Comments on 2 plays, "Flight" and "Adam and Eve" by Mikhail Bulgakov
The play "Zoykina's Apartment" has been described as about the rather large number of people who had not supported the "Bolshevik" revolution in Russia, but had to live, somehow, with the results. While the play "Flight" is characterized as being about a much smaller number of people who also did not support the "Bolshevik" revolution, but who left Russia around 1920, or soon after. The small group of people in this play went south from as far north as Staint Petersburg to the Crimea, and then on to Constantinople. From there they perhaps went on to France, but a few eventually even returned to Russia.

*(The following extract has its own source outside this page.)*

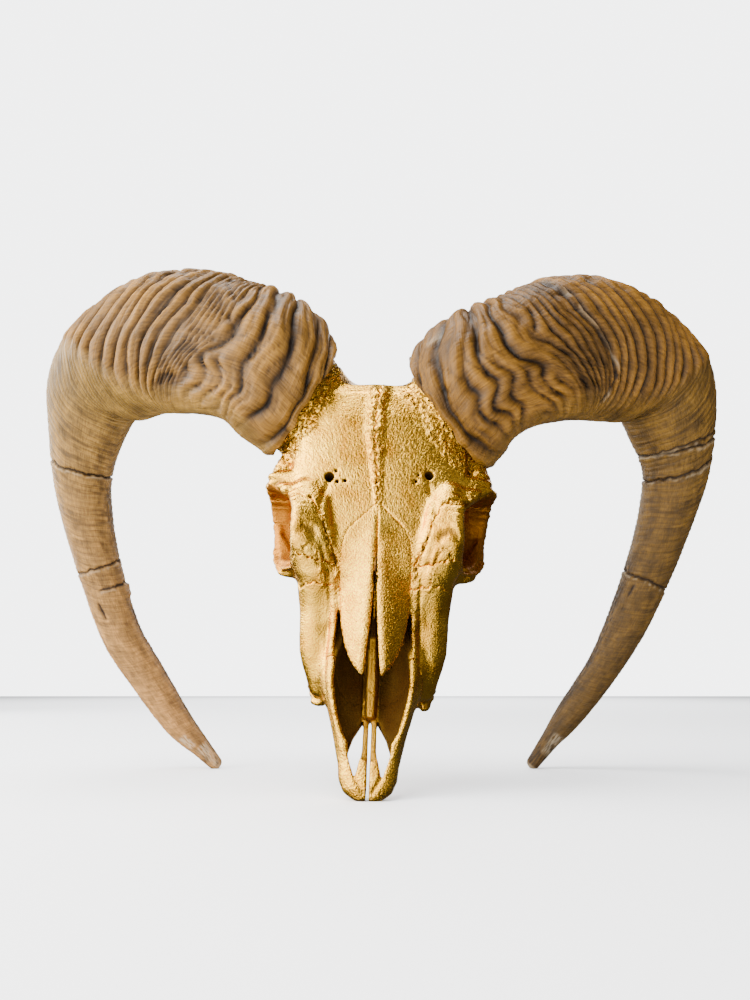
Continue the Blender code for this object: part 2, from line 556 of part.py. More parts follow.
def stand(mesh):
    """Turns a bone from the skull frame into its place."""
    points = np.empty(len(mesh.vertices) * 3)
    mesh.vertices.foreach_get("co", points)
    points = pose(points.reshape(-1, 3) / MM) * MM
    mesh.vertices.foreach_set("co", points.ravel())
    return mesh


def to_origin(mesh):
    points = np.empty(len(mesh.vertices) * 3)
    mesh.vertices.foreach_get("co", points)
    points = points.reshape(-1, 3) - np.asarray(ORIGIN) * MM
    mesh.vertices.foreach_set("co", points.ravel())
    mesh.update()
    return mesh


def build():
    for old in list(bpy.data.objects):
        bpy.data.objects.remove(old)
    bones = {name: stand(mesh) for name, mesh in part_bones(skull_mesh()).items()}
    bones["horn_left"] = mesh_of("horn_left", [horn(HORN_LEFT)])
    bones["horn_right"] = mesh_of("horn_right", [horn(HORN_RIGHT)])

    # everything below the resting level is trimmed, which leaves the four small flats
    ground = prism([(-400.0, -400.0), (400.0, -400.0), (400.0, 400.0), (-400.0, 400.0)], 2, -60.0, ORIGIN[2])
    for name in ("premaxilla_left", "premaxilla_right", "horn_left", "horn_right"):
        bones[name] = largest_piece(boolean(bones[name], [ground], "DIFFERENCE"))

    gold = material("gold paint on bone", BONE_COLOUR, 0.38, 0.85)
    keratin = material("horn sheath", HORN_COLOUR, 0.45, 0.0)
    for name, mesh in bones.items():
        mesh = to_origin(mesh)
        mesh.name = name
        mesh.materials.clear()
        mesh.materials.append(keratin if name.startswith("horn") else gold)
        mesh.shade_smooth()
        mesh.set_sharp_from_angle(angle=math.radians(35))
        add_object(name, mesh)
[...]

Mikhail Bulgakov wrote, and rewrote, "Flight" numerous times in response to political and other criticisms, over more than a ten year period. Although there seem to have been many readings and attempted rehearsals, only one of the eight scenes, or "dreams", was ever published in Bulgakov's lifetime. "Flight" was called anti-soviet by Joseph Stalin himself, and he approved, for the last time in 1937, that its performance was to be prohibited. It seems, however, that the play was performed for the first time in 1957, in Stalingrad, and possibly later.
E Y Yerikalova, the author of the notes to the second play, says that "Adam and Eve" was written in 1931; a time when the world seemed headed more and more toward war. Other Soviet authors, such as Aleksey Tolstoy, were writing about future war and other "catastrophes". During this time important Soviet scientists, historians, and economists, besides others, were being arrested and sometimes executed. Some people who went abroad decided not to return to the USSR.

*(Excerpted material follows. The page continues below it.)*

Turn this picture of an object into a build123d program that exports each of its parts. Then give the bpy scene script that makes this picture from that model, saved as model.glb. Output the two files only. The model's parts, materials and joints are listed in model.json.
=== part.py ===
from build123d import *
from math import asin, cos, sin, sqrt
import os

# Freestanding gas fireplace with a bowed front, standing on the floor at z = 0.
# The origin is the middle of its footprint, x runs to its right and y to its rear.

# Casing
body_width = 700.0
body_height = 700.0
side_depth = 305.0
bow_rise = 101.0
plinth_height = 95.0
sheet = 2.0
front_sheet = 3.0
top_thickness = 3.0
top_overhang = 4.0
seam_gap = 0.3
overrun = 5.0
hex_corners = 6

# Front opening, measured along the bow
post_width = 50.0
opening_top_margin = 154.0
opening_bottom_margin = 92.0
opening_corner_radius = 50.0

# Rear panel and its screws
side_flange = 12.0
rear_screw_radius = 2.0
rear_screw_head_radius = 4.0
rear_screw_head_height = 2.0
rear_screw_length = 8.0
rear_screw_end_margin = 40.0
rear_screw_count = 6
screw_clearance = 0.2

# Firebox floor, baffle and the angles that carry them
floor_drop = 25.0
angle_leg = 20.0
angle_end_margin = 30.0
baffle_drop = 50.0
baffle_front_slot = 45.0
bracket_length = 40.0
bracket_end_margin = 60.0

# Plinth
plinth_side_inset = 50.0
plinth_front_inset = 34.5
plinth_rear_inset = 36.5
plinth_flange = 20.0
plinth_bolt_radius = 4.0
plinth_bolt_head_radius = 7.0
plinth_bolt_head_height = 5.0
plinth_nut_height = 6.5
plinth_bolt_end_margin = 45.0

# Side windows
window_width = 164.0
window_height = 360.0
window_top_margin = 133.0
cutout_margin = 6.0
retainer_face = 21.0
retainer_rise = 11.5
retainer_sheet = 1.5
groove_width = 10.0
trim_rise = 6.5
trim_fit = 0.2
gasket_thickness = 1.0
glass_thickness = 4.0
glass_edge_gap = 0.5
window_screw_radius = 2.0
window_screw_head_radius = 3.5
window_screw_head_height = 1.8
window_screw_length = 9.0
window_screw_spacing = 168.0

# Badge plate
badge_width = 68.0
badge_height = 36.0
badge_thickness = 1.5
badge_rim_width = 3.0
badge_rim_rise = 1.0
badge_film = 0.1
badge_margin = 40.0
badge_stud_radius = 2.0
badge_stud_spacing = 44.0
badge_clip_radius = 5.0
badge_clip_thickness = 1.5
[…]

In 1931 Mikhail Bulgakov made contracts with at least one theater and made at least one reading of "Adam and Eve". However, after a copy was sent to the Soviet government for the necessary approval, it never came back one way or the other. Bulgakov apparently did not push the matter, which is what he had previously done. "Adam and Eve" contains, among other things, critical and intertaining comments about communism in Russia, and it seems prophetic in various ways.
"Adam and Eve" was not published in the USSR until 1987, but an earlier shortened and somewhat defective version came out from the Paris, YMCA Press in 1971.